Debe haber sido el año 2002. Instalado en el Teatro Municipal de Valparaíso, escuchaba uno de tantos conciertos de mi agrupación musical favorita, Inti Illimani, que acababa de lanzar su disco “Lugares Comunes”. Y en medio del espectáculo, la banda presentó “Vino del Mar”, una de sus canciones nuevas.
Un delicado arreglo del director musical Manuel Meriño, interpretado en su siempre virtuosa guitarra, dio paso a las voces de los ocho integrantes, en perfecta armonía. Luego se sumó, sutil, el violín de Daniel Cantillana. Sobre esa hermosa atmósfera, sin embargo, se contaba una historia de inmenso horror, pero con la elegancia de la fina pluma del poeta y cantautor conconino Patricio Manns.

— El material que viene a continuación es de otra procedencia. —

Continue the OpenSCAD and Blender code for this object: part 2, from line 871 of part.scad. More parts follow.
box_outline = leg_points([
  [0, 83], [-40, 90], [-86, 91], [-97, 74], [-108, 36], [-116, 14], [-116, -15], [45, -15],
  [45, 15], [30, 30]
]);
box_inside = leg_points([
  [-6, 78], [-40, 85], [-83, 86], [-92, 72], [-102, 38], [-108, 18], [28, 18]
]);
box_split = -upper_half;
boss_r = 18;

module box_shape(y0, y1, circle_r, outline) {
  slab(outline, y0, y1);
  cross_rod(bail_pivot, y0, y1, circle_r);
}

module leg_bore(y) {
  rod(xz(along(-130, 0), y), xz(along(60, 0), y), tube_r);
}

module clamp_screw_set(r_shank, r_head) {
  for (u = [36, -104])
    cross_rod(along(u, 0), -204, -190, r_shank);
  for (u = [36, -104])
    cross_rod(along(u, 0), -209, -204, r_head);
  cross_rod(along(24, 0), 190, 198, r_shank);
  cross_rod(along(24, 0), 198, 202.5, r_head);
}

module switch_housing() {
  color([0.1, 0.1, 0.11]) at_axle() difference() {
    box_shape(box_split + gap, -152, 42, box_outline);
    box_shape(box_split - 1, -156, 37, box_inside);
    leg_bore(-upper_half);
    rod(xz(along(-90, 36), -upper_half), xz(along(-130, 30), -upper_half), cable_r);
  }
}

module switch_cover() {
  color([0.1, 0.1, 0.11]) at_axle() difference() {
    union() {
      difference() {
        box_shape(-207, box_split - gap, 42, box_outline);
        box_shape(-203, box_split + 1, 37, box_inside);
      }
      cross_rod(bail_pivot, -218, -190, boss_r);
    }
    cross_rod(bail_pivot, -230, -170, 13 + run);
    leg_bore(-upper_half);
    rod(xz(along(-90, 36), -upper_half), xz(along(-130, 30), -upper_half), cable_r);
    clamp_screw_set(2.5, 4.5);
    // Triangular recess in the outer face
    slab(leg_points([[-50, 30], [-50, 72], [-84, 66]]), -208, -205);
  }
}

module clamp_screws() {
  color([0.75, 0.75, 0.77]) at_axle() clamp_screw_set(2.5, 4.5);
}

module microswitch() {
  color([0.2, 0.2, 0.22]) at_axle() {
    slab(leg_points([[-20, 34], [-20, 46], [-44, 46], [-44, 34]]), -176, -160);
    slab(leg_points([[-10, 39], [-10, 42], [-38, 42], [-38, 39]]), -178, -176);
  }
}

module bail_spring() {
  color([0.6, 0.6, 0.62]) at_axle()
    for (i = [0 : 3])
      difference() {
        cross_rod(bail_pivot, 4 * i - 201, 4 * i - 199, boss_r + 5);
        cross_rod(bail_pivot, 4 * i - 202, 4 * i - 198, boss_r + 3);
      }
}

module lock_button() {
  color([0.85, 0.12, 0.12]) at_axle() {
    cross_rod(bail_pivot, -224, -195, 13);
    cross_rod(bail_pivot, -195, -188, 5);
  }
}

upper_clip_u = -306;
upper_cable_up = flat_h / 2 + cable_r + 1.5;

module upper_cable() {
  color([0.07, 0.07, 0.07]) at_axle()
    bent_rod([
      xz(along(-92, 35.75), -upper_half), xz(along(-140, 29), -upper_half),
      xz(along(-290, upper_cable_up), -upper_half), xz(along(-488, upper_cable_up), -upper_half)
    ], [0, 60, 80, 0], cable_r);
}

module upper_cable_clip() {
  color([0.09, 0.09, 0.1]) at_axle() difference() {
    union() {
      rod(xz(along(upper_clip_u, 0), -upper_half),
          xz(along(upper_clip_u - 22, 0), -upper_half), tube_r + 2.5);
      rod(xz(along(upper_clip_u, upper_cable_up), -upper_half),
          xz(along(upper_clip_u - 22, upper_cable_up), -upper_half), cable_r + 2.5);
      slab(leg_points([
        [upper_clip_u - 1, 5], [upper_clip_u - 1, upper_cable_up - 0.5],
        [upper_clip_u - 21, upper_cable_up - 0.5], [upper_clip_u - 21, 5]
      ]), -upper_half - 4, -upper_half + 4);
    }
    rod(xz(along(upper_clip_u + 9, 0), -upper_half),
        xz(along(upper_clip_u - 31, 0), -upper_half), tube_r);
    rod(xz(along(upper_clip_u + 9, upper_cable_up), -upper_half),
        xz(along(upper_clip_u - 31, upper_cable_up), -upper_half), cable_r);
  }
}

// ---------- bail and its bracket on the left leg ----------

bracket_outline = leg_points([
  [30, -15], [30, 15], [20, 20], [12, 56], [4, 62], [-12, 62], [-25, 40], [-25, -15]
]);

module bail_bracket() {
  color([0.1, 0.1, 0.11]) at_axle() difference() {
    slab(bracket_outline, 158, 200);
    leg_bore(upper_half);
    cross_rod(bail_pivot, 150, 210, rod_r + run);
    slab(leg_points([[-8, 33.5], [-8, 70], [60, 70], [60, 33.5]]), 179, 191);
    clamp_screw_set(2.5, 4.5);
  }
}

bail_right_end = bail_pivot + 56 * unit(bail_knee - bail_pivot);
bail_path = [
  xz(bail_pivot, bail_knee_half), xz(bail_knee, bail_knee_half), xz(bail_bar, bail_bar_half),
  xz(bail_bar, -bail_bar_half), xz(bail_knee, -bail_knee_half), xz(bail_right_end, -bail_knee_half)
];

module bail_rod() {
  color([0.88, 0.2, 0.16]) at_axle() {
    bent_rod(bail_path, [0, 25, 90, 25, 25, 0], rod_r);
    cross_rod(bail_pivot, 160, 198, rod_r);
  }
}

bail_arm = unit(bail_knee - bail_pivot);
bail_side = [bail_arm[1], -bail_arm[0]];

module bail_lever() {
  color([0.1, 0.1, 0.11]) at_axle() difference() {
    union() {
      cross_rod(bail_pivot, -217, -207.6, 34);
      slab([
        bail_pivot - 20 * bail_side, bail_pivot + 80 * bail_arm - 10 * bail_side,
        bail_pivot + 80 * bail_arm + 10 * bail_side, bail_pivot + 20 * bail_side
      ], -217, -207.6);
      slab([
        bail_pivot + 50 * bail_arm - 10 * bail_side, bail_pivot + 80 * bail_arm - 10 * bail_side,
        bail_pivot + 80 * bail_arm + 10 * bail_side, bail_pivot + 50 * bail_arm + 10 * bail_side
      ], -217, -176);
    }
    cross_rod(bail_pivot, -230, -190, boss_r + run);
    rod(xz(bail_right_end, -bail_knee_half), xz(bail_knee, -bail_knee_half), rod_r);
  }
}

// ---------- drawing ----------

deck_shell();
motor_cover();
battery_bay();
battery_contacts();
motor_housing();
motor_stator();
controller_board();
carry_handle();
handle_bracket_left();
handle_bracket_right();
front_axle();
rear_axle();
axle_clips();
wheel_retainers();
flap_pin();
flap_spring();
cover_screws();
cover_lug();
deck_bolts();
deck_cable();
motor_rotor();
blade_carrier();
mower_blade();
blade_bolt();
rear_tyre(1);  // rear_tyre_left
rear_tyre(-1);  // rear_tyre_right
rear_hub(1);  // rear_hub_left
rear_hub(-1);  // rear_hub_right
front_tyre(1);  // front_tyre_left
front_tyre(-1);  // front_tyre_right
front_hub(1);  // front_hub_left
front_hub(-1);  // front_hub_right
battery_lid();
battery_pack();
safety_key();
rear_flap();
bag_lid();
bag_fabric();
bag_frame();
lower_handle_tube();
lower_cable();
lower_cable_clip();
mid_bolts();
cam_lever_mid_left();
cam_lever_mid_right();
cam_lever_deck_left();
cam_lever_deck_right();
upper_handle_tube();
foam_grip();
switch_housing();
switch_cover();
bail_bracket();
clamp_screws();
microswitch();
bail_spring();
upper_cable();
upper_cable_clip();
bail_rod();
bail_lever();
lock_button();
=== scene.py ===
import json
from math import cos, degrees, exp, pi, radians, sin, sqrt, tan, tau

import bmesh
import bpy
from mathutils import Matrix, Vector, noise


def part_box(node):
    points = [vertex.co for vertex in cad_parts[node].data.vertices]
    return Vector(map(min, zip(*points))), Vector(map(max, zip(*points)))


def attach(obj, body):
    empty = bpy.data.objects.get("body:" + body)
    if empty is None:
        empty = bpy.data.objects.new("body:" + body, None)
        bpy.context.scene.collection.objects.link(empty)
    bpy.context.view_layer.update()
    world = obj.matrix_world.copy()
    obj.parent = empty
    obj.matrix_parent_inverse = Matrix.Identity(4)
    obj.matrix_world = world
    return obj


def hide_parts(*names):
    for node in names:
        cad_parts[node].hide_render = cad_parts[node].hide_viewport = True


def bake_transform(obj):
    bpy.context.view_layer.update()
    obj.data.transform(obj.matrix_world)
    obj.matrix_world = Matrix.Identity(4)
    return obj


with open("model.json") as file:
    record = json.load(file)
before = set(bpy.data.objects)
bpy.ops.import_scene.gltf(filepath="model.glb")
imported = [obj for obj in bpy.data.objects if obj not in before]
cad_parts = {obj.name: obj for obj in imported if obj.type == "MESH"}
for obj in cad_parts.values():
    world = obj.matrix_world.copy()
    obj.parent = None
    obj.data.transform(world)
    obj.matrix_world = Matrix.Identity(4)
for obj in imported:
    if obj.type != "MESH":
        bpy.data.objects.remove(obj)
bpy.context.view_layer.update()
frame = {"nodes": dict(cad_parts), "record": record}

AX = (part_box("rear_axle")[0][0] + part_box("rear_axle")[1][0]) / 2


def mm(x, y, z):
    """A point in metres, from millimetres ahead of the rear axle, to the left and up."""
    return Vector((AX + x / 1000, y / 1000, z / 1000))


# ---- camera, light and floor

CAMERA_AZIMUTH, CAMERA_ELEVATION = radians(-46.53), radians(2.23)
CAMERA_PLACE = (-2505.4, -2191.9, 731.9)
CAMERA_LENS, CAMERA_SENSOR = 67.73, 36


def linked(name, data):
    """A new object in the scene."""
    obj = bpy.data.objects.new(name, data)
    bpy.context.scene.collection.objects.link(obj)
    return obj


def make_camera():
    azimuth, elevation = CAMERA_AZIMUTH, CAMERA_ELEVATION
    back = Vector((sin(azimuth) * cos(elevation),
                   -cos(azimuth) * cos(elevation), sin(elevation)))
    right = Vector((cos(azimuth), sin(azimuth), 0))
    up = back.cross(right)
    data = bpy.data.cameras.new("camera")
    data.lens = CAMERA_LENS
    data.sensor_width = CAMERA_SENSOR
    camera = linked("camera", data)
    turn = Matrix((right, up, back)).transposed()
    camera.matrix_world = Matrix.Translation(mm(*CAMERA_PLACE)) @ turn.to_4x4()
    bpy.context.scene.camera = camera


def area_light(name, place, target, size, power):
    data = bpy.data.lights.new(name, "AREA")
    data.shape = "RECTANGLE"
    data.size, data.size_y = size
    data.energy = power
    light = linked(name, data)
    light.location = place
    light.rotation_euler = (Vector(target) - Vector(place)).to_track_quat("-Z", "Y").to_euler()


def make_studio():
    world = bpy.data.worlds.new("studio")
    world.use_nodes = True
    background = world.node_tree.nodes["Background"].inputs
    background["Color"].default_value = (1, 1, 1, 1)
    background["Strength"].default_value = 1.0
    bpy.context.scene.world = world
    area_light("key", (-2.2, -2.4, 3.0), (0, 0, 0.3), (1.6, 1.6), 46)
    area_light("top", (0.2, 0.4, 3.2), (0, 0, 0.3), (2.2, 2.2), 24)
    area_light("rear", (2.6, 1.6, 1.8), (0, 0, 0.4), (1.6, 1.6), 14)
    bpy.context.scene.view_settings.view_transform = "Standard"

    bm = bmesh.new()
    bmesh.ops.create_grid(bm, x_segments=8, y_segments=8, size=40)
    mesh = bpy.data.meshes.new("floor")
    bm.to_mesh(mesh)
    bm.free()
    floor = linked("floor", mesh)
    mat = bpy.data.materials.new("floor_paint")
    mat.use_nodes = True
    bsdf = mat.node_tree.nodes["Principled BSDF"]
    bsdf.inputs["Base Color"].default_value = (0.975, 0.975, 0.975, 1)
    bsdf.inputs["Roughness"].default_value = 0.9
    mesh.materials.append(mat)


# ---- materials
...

En sus versos, una mujer “vino del mar con una cicatriz que dividía su pecho en dos, trazada por un furioso puñal”. Ella quedó “muerta en la playa gris, bajo un fulgor crepuscular”. Mi espalda y mi garganta, hechas un atado bajo esta canción que -pese a su suavidad- pesa más de una tonelada, se soltaron en una lágrima hacia el final, cuando sorpresivamente la música cesó y solo siguieron las voces, en el silencio del teatro lleno, para cantar “vino del mar y era una estrella azul danzando en altas olas de sal. Volviste a mí porque me ataste al nudo de la eternidad”.
La mujer de la playa era Marta Ugarte Román, profesora y militante comunista, partido al que asesoraba en temas de Educación durante la Unidad Popular. Una figura que, ha confesado Manns, se ha convertido para él en prácticamente una obsesión.

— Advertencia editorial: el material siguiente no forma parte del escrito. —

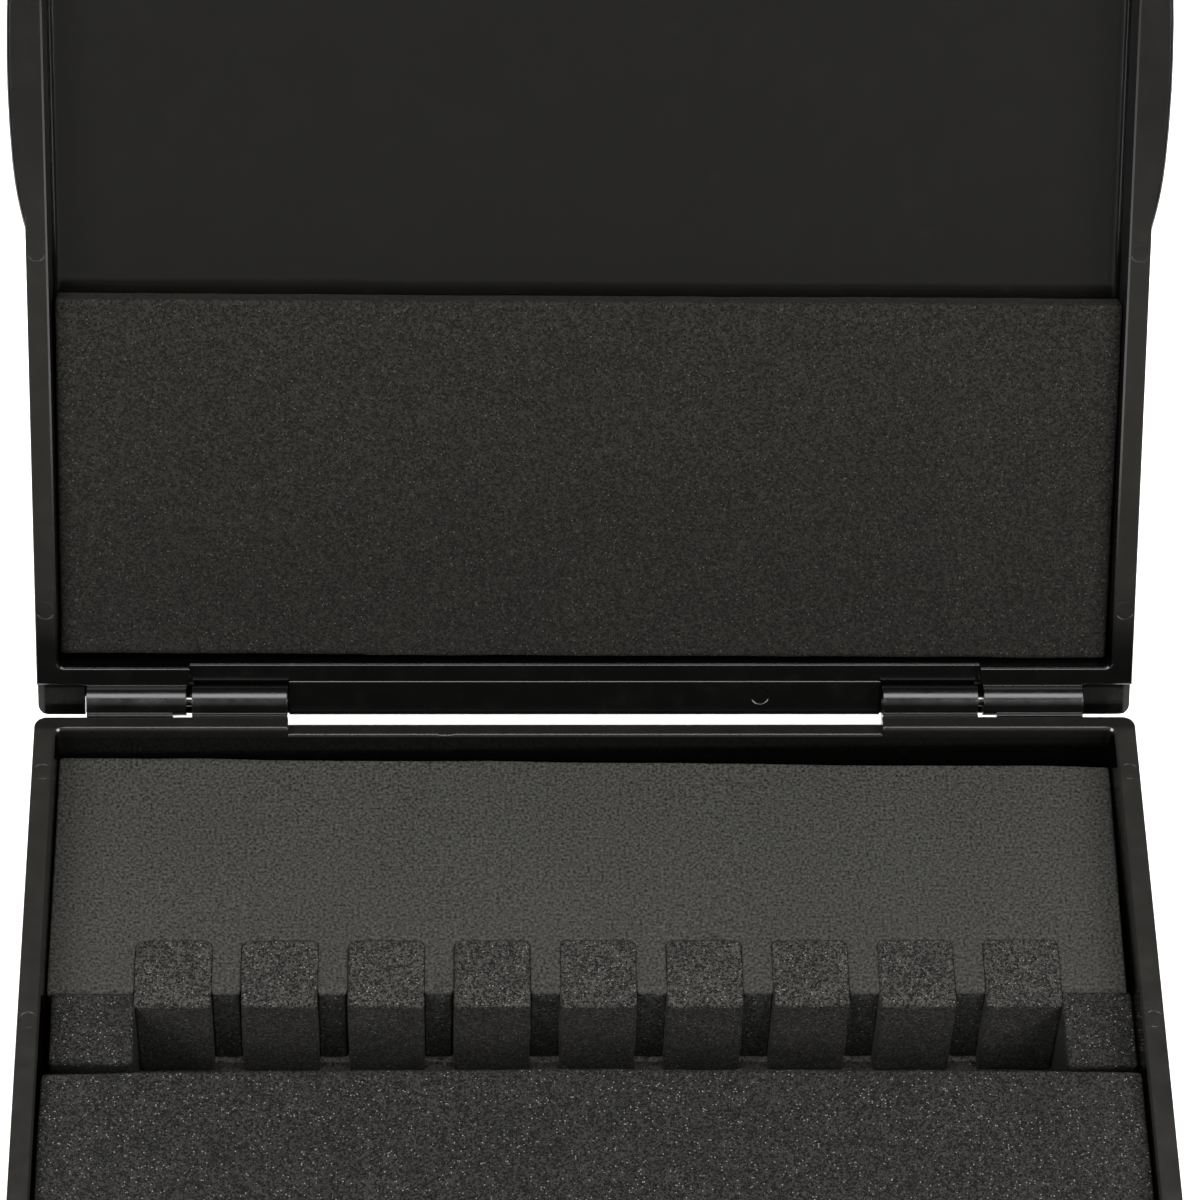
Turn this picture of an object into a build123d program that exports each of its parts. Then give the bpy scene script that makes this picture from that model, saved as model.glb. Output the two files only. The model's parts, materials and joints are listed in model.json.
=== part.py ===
from build123d import *
import os

os.makedirs("parts", exist_ok=True)

# Reed case, photographed open. All sizes are in millimetres.
# X runs across the case, -Y is the front and +Z is up. The origin is the middle of
# the flat underside of the base. A reach is a distance from the hinge axis, forwards
# in the base and away from the hinge in the lid. A drop is a distance below the rim
# plane in the base, and a rise is a distance from the rim plane into the closed lid.
# Cutters run past what they cut by overcut.

# Both shells
base_width = 112.4
lid_width = 112.1
front_reach = 88.0
side_wall = 2.2
front_wall = 2.2
corner_radius = 1.2
inner_corner_radius = 0.7
outer_draft = 0.8
inner_draft = 0.4
rim_edge = 0.2
closed_gap = 0.1
overcut = 1.0
level_tolerance = 0.001

# Base shell
base_height = 20.0
base_floor = 2.0
base_rear_outer = 2.0
base_rear_inner = 3.6
base_bottom_edge = 1.8
base_inner_fillet = 0.6
base_vent_half = 30.35
base_vent_drop = 1.25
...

Y es que tras el Golpe de Estado de 1973, Marta Ugarte debió pasar a la clandestinidad, alcanzando a escapar de los organismos represores hasta agosto de 1976. Con 42 años fue detenida y ninguna corte aceptó el recurso de protección presentado por sus cercanos. Desde entonces se le perdió el rastro, aunque los años y la confesión de algunos militares arrepentidos permitió establecer que estuvo en Villa Grimaldi y Peldehue, donde fue sometida a crueles martirios: fue violada, torturada, quemada y le arrancaron las uñas.
En septiembre de 1976, un mes antes de mi nacimiento, en Peldehue un médico le puso a Marta una inyección para que muriera. Luego fue subida a un helicóptero, dentro de un saco, para lanzarla al mar atada a un riel. Los militares la vieron moverse, por lo que tomaron el alambre que la unía a la barra de metal y la ahorcaron. Quizás ese fue su error, porque luego, en el apuro por arrojarla a la vastedad azul, el riel se soltó y el cuerpo de la profesora, en vez de hundirse, flotó dentro del saco suavemente sobre las olas -tal como en la melodía de Meriño- hasta el balneario La Ballena, en La Ligua.
Ahí la encontró un pescador el 12 de septiembre, amarrada con alambres, con esa “cicatriz que dividía su pecho en dos”, además de fracturas de columna, costillas y brazos, el hígado y el bazo reventados. El aparataje de la dictadura instaló la versión de un salvaje crimen pasional, incluso cambiando su edad a la de una joven de 23 años.
Toda esta alevosía y barbarie, sin embargo, permitió “encender un fuego sin furor”, que ayudó a “alumbrar la noche”, tal como escribió Manns para el track 9 del disco de Inti Illimani. Porque Marta fue la primera víctima reconocida y el único cuerpo que devolvió el mar, lo que permitió descubrir, con dolor, lo que estaba pasando con cientos de detenidos desaparecidos, que como ella, también fueron arrojados a las profundidades del Pacífico, atados a un riel. Los mismos que inspiran las poleras, mochilas y calzones “Mi General Pinochet’s Helicopter Tours”, propias de dementes y que se venden a 22 dólares por Internet.
El sábado 28 de abril -poco después de la polémica por una fotografía de José Antonio Kast y un adherente suyo con una de esas poleras- fue inaugurado un memorial que recuerda a Marta Ugarte en La Ballena. Tal como la canción “Vino del Mar”, es otro justo homenaje a una víctima, que con su feroz tormento ayudó a conocer, solo en parte, una verdad que a Chile le sigue haciendo falta.